Asked if there needs to be an independent person, preferably a retired member of the Appellate Court, to impose sanctions on defaulting media, Granger said: “It is for the professional body to impose sanctions on that person or the media house and those sanctions could be published so that the public will know. All of the media houses depend on the response of the public.
I think if people are brought to light and are disciplined by the professional body, they will suffer because the media depend on credibility, and if people feel that you are a dishonest reporter or a dishonest journalist, people will boycott your work and wouldn’t take you seriously and that would be the end of your profession.”
In favour
Veteran journalist and now Alliance For Change parliamentarian Cathy Hughes told this publication that she is in favour of a body that would regulate the media, as over the years there have been high levels of irresponsible reporting.
“Definitely the media must be regulated; it is a standard in any part of the world.”
She said, “The media has rights and they also have responsibilities and something like an authority, an independent organisation enforces those rights and responsibilities… it is very, very important.”
According to her, the time is ripe for Guyana to pay keen attention to organisations like the British Broadcasting Corporation (BBC) and the mechanisms that have been put in place in such institutions.
She said whatever mechanisms are employed must be done through legal methods, so as to be binding. Hughes noted that the Media Monitoring Unit have a good structure, but it was not underpinned by the law. She said the organisation must have the requisite funding to function effectively, and all stakeholders must have a seat on the panel. “It can’t be done in a haphazard way,” she stressed.
Presidential Advisor on Governance, Gail Teixeira believes that the media needs to act responsibly at all times whether or not it is regulated by any given body.
She said that since 2001, it was agreed by all stakeholders that there needs to be a self-regulatory body of media operators, “that not everything could be done by law and by enforcement”. Though a number of initiatives were taken, Teixeira said the problem revolves around the fact that there needs to be a body comprising media operators, “particularly those with licences to abide by the law and the Constitution”.
She said she is not impressed with either the Press Association or the Guyana Media Proprietors Association. “There should be the rethinking and if they require a new body, then so be it.”
According to Teixeira, the body must be able to set standards, professional codes of conduct and behaviour for media personnel.
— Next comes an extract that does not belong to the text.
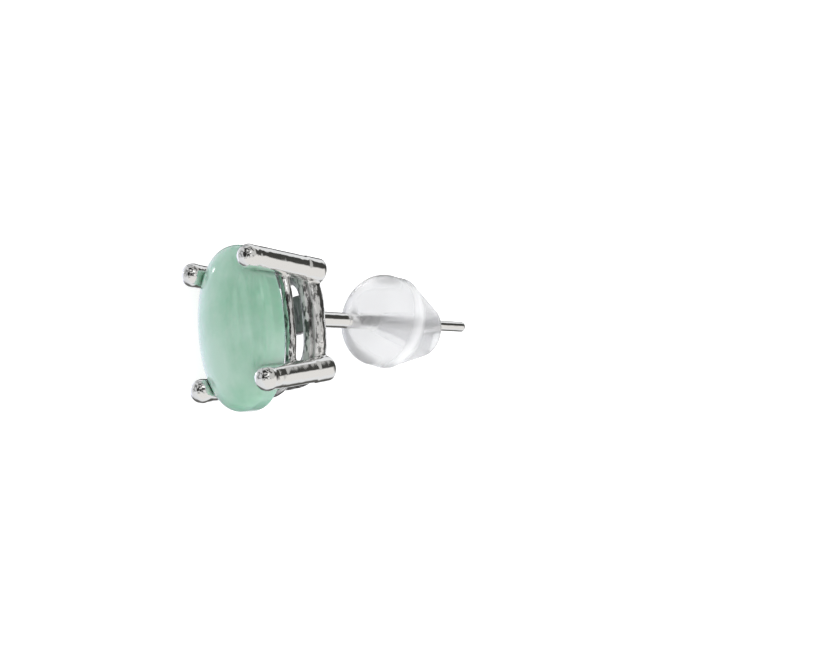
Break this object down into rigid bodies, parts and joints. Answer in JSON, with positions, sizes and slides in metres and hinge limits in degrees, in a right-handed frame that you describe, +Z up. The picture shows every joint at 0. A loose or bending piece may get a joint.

“I do really believe that that is necessary because the act in itself cannot, by itself, do all of that nor can the broadcasting authority when set up, do all of that. The media operators, whether it is in the television, written or radio have to have some code of conduct, practice to ensure that the media in Guyana, operate at a very high standard, so that the public is given balanced and accurate reporting.”
The trio also acknowledged that there has been an abuse of the media. Granger said, “A journalist is like a doctor, he is like a lawyer, a journalist has to report fairly, a journalist cannot report one side and ignore the other side. So when you are speaking about abuse, you are speaking about the removal of the journalistic ethics. Professionals must have social responsibility. You are responsible to society,” he asserted. “… and I think there must be some mechanism to ensure that the ethical values are adhered to by journalists.”
Similarly, Hughes said there has been irresponsible reporting over the years and cited reporting on last year’s general and regional elections as an example. She believes that media operatives need to be encouraged to act in a “responsible manner” and “it has to be enforced legally and that is what is missing right now”.
Teixeira concurred with Hughes on the issue of irresponsibility, noting that there has been “insensitivity”. She noted that some progress has been made, but there was need for more independence; “… the bottom line is fair, accurate, balanced reporting and to be sensitive to a multiethnic society— and not to blow it (situations) out of proportion”.
Although, they differed on the severity of sanctions, the trio concluded that media operatives who breach identified codes of conduct must be punished. Teixeira said if sanctions are to be implemented, “… what we need to do is get the media houses to agree, first of all, that they want this all-encompassing body, whether they want a self- regulating council, they would have to decide who they trust, I don’t care who they choose once they are going to be fair and stick to the Constitution of Guyana and laws. It has to be someone they have confidence in”.